Spot gold fell 0.1% to $2,565.49 per ounce. Prices fell over 4% for the week, touching their lowest since September 12 in the previous session. US gold futures for December settled down 0.1% at $2,570.10 per ounce.

The dollar posted its biggest weekly rise in over a month, making gold more expensive for buyers with other currencies.

Meanwhile, US Treasury yields continued to climb after data showed US retail sales rose slightly more than expected in October. Economists believe Trump’s tax plans will boost inflation, potentially slowing the Fed’s rate cut cycle.

Aluminum surges as China scraps export tax rebate

Aluminum prices surged after China said it would scrap export tax rebates, raising concerns that significant exports overseas could be curtailed.

Three-month aluminum on the London Metal Exchange rose around 8.5% to $2,730 per ton, closing up 5.6% at $2,658.50 a ton.

The Ministry of Finance announced it would remove export tax rebates for some steel and aluminum products, effective December 1.

China exports 4-6 million tons of semi-fabricated aluminum annually, accounting for about 7% of global supply.

Copper rose 0.2% to $9,006 a ton after hitting a three-month low in the previous session. China is not a major exporter of copper products.

Iron ore falls on concerns over Chinese real estate

Iron ore prices fell to their lowest in nearly two months and posted a weekly loss, pressured by a weak Chinese real estate sector, strong supply, and expectations of seasonal steel demand slowdown.

The January 2025 iron ore contract on the Dalian Commodity Exchange ended down 3.09% at 736 yuan ($101.80) per ton, the lowest since September 27. Prices fell 6.18% for the week.

In Singapore, the December iron ore contract fell 1.7% to $96.60 per ton, declining 4.18% for the week.
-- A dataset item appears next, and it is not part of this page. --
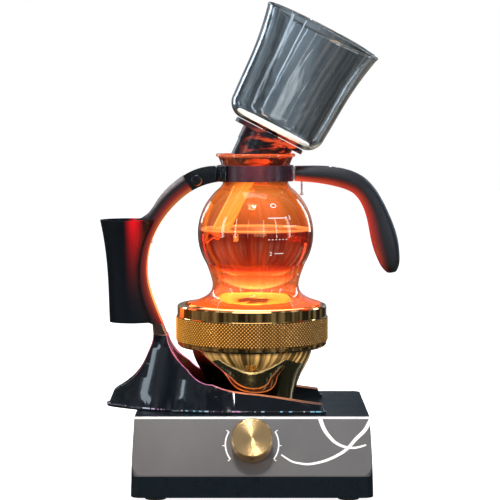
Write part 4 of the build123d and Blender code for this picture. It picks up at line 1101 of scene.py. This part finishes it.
# studio strips round the front: degrees from straight ahead, width, watts, colour
STRIPS = ((-68, 0.10, 1.6, COOL), (-40, 0.04, 0.9, COOL), (-15, 0.02, 0.15, WHITE),
          (16, 0.03, 0.45, WHITE), (42, 0.04, 0.8, COOL), (70, 0.10, 1.6, COOL))
STRIP_AWAY = 1.1
STRIP_Z = 0.42
STRIP_LENGTH = 0.7


def lights():
    """Studio lights round the brewer, and the lamp's own glow inside the globe."""
    for name, place, target, width, height, watts, colour, reflected in AREA_LIGHTS:
        lamp = area_light(name, place, target, width, height, watts, colour)
        lamp.visible_glossy = reflected
    for turn, width, watts, colour in STRIPS:
        angle = radians(turn)
        place = (STRIP_AWAY * sin(angle), -STRIP_AWAY * cos(angle), STRIP_Z)
        area_light(f"strip_{turn}", place, MIDDLE, width, STRIP_LENGTH, watts, colour)
    glow = bpy.data.lights.new("globe_glow", "POINT")
    glow.energy = 1.1
    glow.color = (1.0, 0.28, 0.08)
    glow.shadow_soft_size = 0.03
    lamp = bpy.data.objects.new("globe_glow", glow)
    bpy.context.scene.collection.objects.link(lamp)
    lamp.location = GLOBE_CENTRE
    lamp.visible_camera = lamp.visible_transmission = lamp.visible_glossy = False
    for node in ("globe", "glass_foot", "upper_bowl"):
        frame["nodes"][node].visible_shadow = False


CAMERA_X = -1.6 * MM
CAMERA_DISTANCE = 1.4
CAMERA_HEIGHT = 293.8 * MM
CAMERA_PITCH_DEG = 4.2
CAMERA_LENS = 122.9


def camera():
    lens = bpy.data.cameras.new("camera")
    lens.lens = CAMERA_LENS
    lens.sensor_width = 36.0
    lens.dof.use_dof = False
    view = bpy.data.objects.new("camera", lens)
    bpy.context.scene.collection.objects.link(view)
    view.location = (CAMERA_X, -CAMERA_DISTANCE, CAMERA_HEIGHT)
    view.rotation_euler = (radians(90 - CAMERA_PITCH_DEG), 0, 0)
    bpy.context.scene.camera = view


camera()
dress_cad()
soften_edges()
ink = print_white().material
pool = water()
pool.visible_shadow = False
ring_knurl()
foot_edge("foot_edge", LIP_TOP, inf, edge_black().material)
foot_edge("foot_lip", LIP_LOW, LIP_TOP, lip_black().material)
dial_scale(ink)
swooshes(ink)
globe_marks(ink)
handle_studs(ink)
stage_floor()
surroundings()
lights()
bpy.context.scene.view_settings.view_transform = "Standard"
China’s new home prices fell the most in October since 2015, while real estate investment dropped 10.3% in the first ten months of 2024, indicating that Beijing’s support measures for the sector have had limited impact so far.

Construction activity is slowing down due to colder weather across China, affecting steel demand, with work slowing down or halting at sites in the northern regions.

However, in some southern regions, which are less affected by this weather, local contractors are speeding up projects to meet year-end deadlines.

In Shanghai, steel rebar fell about 2.8%, hot-rolled coil dropped 2.2%, wire rod dipped 0.36%, and stainless steel declined nearly 0.5%.

Japanese rubber rises on weak JPY

Japanese rubber prices rose in the final session of the week, buoyed by a weak yen, but posted their third weekly loss in four on concerns about Chinese demand.

The April 2025 rubber contract on the Osaka Exchange closed up 6 yen, or 1.74%, at 350 yen ($2.24) per kg. The contract fell 4.71% for the week.

Shanghai’s January 2025 rubber contract closed down 0.65 yuan, or 0.37%, at 17,650 yuan ($2,441.62) per ton.

The US dollar rose for the fifth day against the yen, making yen-denominated assets cheaper for buyers with other currencies.

Coffee, sugar mixed

March 2025 arabica coffee futures closed up 0.039 cents, or 1.4%, at $2.833 per lb, moving towards the previous session’s 13-year high.

Dealers said the outlook for next year’s crop in Brazil had suffered some setbacks due to dry weather earlier in the year, with soil moisture still low despite recent rains.

Broker Sucden Financial said positive technical indicators affirmed that prices could continue to rise in the short term, although the pace of gains might slow.

January 2025 robusta coffee fell $4, or 0.1%, to $4,773 per ton.

March 2025 raw sugar closed up 0.1% at 21.58 cents per lb.

December white sugar fell $0.10 to $545.20 per ton.

Corn, wheat rise

Chicago corn futures rose on technical buying after four straight sessions of losses amid concerns about domestic demand if Trump’s administration is less supportive of the biofuels industry as expected.

CBOT December corn settled up 0.05 cents at $4.24 per bushel.

US wheat recovered after touching multi-month lows last week as the dollar strengthened over several days.

CBOT December soft red winter wheat rose 6-1/4 cents to $5.36-1/2 per bushel.